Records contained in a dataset
** START **

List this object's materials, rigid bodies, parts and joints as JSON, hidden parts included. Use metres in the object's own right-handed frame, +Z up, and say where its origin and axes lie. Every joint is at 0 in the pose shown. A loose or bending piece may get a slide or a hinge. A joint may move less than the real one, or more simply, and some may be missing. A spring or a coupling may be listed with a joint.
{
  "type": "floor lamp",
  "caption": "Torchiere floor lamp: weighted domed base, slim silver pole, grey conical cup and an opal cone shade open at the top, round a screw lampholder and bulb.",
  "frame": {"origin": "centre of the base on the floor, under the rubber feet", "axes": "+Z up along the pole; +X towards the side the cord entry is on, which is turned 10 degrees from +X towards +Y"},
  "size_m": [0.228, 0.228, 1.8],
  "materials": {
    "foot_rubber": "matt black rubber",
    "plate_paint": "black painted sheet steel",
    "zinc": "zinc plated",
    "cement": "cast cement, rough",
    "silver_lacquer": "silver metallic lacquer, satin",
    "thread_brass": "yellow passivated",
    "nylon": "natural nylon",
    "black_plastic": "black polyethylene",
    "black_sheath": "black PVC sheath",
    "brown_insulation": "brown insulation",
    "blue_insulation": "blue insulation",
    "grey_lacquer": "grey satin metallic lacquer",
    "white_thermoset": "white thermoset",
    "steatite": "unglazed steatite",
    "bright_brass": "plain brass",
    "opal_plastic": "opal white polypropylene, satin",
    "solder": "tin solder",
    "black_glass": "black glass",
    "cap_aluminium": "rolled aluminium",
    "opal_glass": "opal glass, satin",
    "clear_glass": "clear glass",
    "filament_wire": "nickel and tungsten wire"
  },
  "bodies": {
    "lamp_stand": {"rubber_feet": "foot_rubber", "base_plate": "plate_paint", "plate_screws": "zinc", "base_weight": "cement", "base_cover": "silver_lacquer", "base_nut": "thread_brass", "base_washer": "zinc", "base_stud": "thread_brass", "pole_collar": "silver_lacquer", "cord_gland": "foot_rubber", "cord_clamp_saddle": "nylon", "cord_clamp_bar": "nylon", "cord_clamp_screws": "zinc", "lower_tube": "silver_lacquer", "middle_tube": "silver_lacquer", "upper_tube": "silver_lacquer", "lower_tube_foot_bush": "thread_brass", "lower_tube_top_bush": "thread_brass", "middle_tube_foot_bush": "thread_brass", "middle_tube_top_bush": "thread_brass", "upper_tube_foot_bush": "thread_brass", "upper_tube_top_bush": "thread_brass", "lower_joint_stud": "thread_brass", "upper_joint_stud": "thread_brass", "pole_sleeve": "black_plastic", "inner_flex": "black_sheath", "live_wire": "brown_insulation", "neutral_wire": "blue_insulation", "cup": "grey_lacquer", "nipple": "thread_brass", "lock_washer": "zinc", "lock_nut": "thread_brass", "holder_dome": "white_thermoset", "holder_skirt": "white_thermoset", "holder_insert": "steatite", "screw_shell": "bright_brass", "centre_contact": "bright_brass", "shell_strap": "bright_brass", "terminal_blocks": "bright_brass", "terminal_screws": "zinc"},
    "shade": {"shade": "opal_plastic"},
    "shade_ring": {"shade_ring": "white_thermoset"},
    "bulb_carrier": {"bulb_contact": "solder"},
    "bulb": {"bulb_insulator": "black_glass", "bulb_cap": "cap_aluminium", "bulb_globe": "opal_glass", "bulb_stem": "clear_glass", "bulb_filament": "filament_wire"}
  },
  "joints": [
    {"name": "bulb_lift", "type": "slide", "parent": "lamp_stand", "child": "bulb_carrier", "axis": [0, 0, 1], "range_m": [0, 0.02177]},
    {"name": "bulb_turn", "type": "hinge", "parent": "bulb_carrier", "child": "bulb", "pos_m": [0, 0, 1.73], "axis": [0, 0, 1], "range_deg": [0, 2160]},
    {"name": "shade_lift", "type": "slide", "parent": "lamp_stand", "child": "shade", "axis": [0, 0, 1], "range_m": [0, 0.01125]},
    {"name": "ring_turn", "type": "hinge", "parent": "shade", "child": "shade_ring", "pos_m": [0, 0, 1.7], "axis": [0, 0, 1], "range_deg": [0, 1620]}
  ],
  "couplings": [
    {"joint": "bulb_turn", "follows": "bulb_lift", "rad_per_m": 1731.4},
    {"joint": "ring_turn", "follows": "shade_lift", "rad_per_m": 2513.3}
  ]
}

** END **
** START **

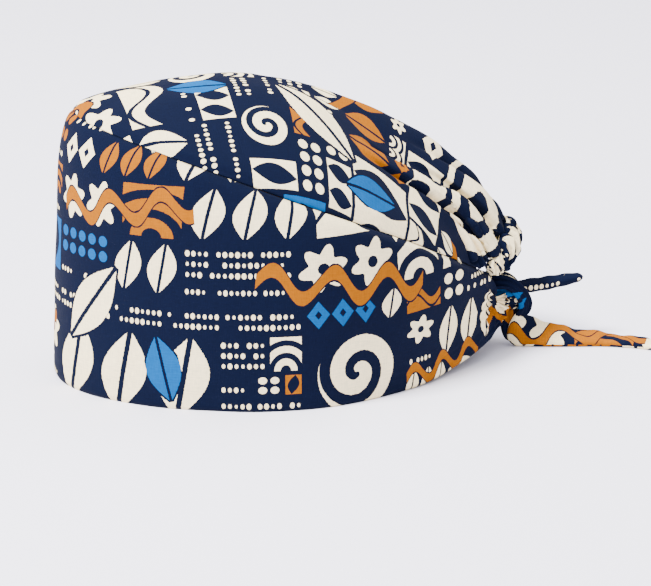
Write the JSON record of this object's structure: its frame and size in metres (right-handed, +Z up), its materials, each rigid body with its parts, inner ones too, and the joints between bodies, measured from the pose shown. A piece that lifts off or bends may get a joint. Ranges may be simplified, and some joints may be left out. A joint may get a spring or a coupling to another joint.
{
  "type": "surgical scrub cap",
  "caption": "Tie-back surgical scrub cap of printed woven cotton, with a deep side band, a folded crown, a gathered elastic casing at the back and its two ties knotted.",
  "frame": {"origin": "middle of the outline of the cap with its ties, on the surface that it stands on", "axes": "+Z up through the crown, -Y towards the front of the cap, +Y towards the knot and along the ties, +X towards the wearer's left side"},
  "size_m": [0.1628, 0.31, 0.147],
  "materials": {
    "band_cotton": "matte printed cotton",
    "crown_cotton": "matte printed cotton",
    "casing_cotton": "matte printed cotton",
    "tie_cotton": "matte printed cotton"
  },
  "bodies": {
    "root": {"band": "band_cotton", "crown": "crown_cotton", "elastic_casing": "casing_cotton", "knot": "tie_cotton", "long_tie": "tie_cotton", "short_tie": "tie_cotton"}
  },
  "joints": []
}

** END **
** START **

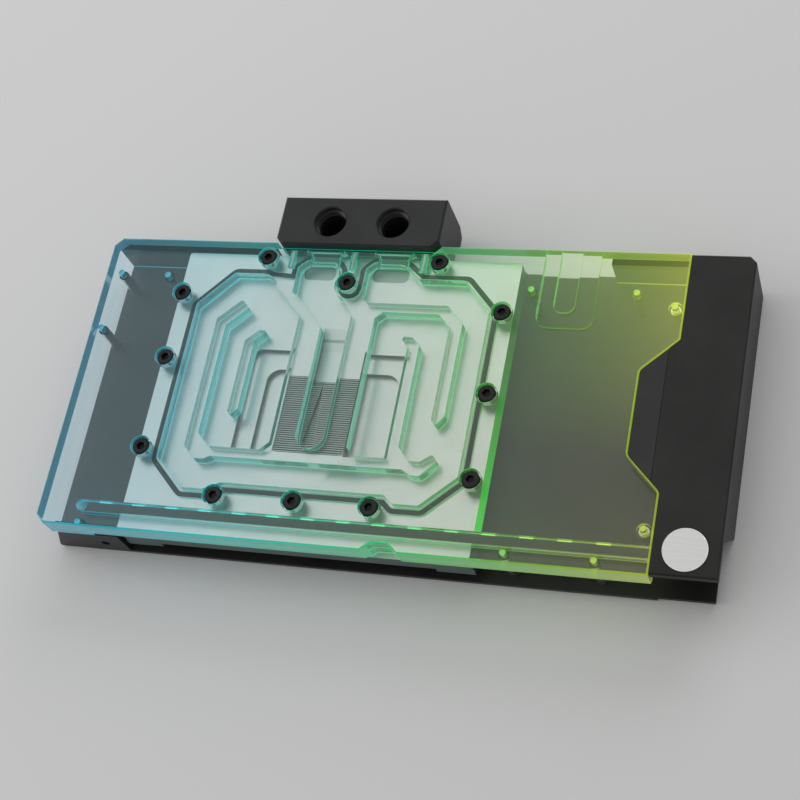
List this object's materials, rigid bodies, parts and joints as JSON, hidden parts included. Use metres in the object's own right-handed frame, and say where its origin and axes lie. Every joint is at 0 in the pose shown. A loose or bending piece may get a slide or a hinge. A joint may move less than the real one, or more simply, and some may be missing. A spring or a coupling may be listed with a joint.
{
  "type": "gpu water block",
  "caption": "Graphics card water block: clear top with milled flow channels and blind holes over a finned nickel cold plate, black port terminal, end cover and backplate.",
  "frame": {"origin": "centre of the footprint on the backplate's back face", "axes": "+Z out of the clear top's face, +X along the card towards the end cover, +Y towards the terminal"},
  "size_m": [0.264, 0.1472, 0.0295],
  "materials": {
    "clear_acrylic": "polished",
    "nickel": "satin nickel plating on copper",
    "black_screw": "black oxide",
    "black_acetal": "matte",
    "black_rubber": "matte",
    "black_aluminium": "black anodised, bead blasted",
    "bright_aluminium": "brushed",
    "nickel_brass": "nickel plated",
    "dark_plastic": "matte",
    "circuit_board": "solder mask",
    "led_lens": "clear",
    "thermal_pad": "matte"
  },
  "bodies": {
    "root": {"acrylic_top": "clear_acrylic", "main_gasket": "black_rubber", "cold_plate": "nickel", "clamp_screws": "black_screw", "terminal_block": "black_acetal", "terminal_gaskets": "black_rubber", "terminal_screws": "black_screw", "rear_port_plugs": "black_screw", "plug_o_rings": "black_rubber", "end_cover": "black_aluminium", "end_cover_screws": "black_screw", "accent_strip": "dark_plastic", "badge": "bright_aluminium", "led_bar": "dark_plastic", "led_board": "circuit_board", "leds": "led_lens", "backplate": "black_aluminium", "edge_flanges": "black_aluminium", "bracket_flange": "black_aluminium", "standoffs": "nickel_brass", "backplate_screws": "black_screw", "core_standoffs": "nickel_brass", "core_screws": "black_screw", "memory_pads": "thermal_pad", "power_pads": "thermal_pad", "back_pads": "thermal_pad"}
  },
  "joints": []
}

** END **

Identify and copy all lines with the word "loose".

List this object's materials, rigid bodies, parts and joints as JSON, hidden parts included. Use metres in the object's own right-handed frame, +Z up, and say where its origin and axes lie. Every joint is at 0 in the pose shown. A loose or bending piece may get a slide or a hinge. A joint may move less than the real one, or more simply, and some may be missing. A spring or a coupling may be listed with a joint.
List this object's materials, rigid bodies, parts and joints as JSON, hidden parts included. Use metres in the object's own right-handed frame, and say where its origin and axes lie. Every joint is at 0 in the pose shown. A loose or bending piece may get a slide or a hinge. A joint may move less than the real one, or more simply, and some may be missing. A spring or a coupling may be listed with a joint.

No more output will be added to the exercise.